The soundtrack is composed by Vishal–Shekhar, with the lyrics written by Anvita Dutt and Kumaar. The title track was released on 28 November 2025. The second single "Hum Dono" was released on 5 December 2025. The song "Saat Samundar Paar" is a remake of the song of same name from the 1992 film Vishwatma sung by Sadhana Sargam, composed by Viju Shah and written by Anand Bakshi.

Track listing
| No. | Title | Lyrics | Singer(s) | Length |
|---|---|---|---|---|
| 1. | "Tu Meri Main Tera Main Tera Tu Meri - Title Track" | Anvita Dutt | Vishal Dadlani, Shekhar Ravjiani | 3:03 |
| 2. | "Tenu Zyada Mohabbat" | Kumaar | Talwiinder | 3:31 |
| 3. | "Hum Dono" | Anvita Dutt | Shekhar Ravjiani, Shruti Pathak, Vishal Dadlani | 4:19 |
| 4. | "Mudh Ja Raahiye" | Anvita Dutt | Jubin Nautiyal | 4:42 |
| 5. | "Dil Musafir" | Anvita Dutt | Lucky Ali | 3:40 |
| 6. | "Saat Samundar Paar" (Music by Karan Nawani) | Karan Nawani | Karan Nawani | 3:17 |
| Total length: |  |  |  | 22:32 |

==Marketing==
The film's teaser was released on 22 November 2025.

==Release==
=== Theatrical ===
The film was originally scheduled to release on Valentine's Day 2026, but the film was preponed to 31 December 2025. However, due to Alpha from the YRF Spy Universe being postponed, the film was further preponed to 25 December 2025.

=== Home media ===
The film began streaming on Amazon Prime Video from 19 February 2026.

== Reception ==
=== Critical reception ===
Tu Meri Main Tera Main Tera Tu Meri received mixed-to-negative reviews from critics. On the review aggregator website Rotten Tomatoes, 8% of 12 critics' reviews are positive, with an average rating of 4/10.

Bollywood Hungama rated the film 3 stars out of 5 and wrote "On the whole, TU MERI MAIN TERA MAIN TERA TU MERI is an urban-centric film that scores high on emotion and scale, and works largely due to the crackling chemistry between Kartik Aaryan and Ananya Panday, along with several heartfelt moments that strike a chord. However, the humour in the first half is uneven, and a few loose ends in the writing dilute the overall impact." Titas Chowdhury of News18 rated the film 3 stars out of 5 and wrote "TMMTMTTM has its heart in the right place and its intent is earnest but it seldom knows when to pull back. It has its moments and even a surface-level charm. It entertains briefly, offers sporadic humour, overstays occasionally." Tanmayi Savadi of Times Now rated the film 3 stars out of 5 and wrote "Tu Meri Main Tera Main Tera Tu Meri is a long film, just like its title. The see-saw between decent and bad continues throughout the runtime. It is exhausting, but the bright colours, lavishness and good-looking people with chemistry keep the ball rolling."

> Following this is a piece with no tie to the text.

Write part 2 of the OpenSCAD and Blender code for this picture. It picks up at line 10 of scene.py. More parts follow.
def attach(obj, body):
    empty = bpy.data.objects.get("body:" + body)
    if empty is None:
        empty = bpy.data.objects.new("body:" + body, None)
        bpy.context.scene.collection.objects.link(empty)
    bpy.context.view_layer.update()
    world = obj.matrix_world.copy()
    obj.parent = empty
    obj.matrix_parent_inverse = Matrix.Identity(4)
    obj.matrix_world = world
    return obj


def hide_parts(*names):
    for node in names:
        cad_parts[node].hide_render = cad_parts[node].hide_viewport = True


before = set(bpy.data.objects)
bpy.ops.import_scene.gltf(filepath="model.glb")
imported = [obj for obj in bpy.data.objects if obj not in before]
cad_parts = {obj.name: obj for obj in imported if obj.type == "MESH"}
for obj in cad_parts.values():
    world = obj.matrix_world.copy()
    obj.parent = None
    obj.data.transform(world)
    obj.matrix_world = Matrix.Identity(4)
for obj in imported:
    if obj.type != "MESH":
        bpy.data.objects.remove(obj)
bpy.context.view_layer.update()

Rishabh Suri of Hindustan Times rated the film 2.5 stars out of 5 and wrote "Overall, TMMTMTTM is a scenic postcard with no message written on the back. You might stay for the warmth of the veterans, but you will leave still searching for the love the title promised." Dhaval Roy of The Times Of India rated the film 2.5 stars out of 5 and wrote "With just a few parts landing, this rom-com may only appeal to those drawn to contemporary, glossy romances." Vineeta Kumar of India Today rated the film 2 stars out of 5 and wrote "It feels like a pretty Christmas gift, wrapped in glossy paper, only to reveal a Maggi packet inside. This isn't the kind of youthful cinema Gen-Z should be growing up on. And if you do manage to sit through it till the end, you are left wondering what, exactly, you were meant to feel."

Shubhra Gupta of The Indian Express rated the film 1.5 stars out of 5 and wrote "It says something about us as viewers that we like our filmi romances to masquerade as soppy family dramas, and how they only kick in when the gaana-bajaana and rona-dhona starts. Or do we? Is this a myth Bollywood refuses to walk past? Whatever happened to being in sync with changing times? It’s almost 2026, bro, no?" Zinia B. of Firstpost rated the film 1.5 stars out of 5 and wrote "Watch TMMT it if Croatia is on your bucket list and you need cinematic motivation to finally plan that trip. Or if you’re a die-hard Kartik Aaryan fan who will laugh at any joke he cracks, no matter how tired. For everyone else, this one’s best admired from a distance, much like its characters."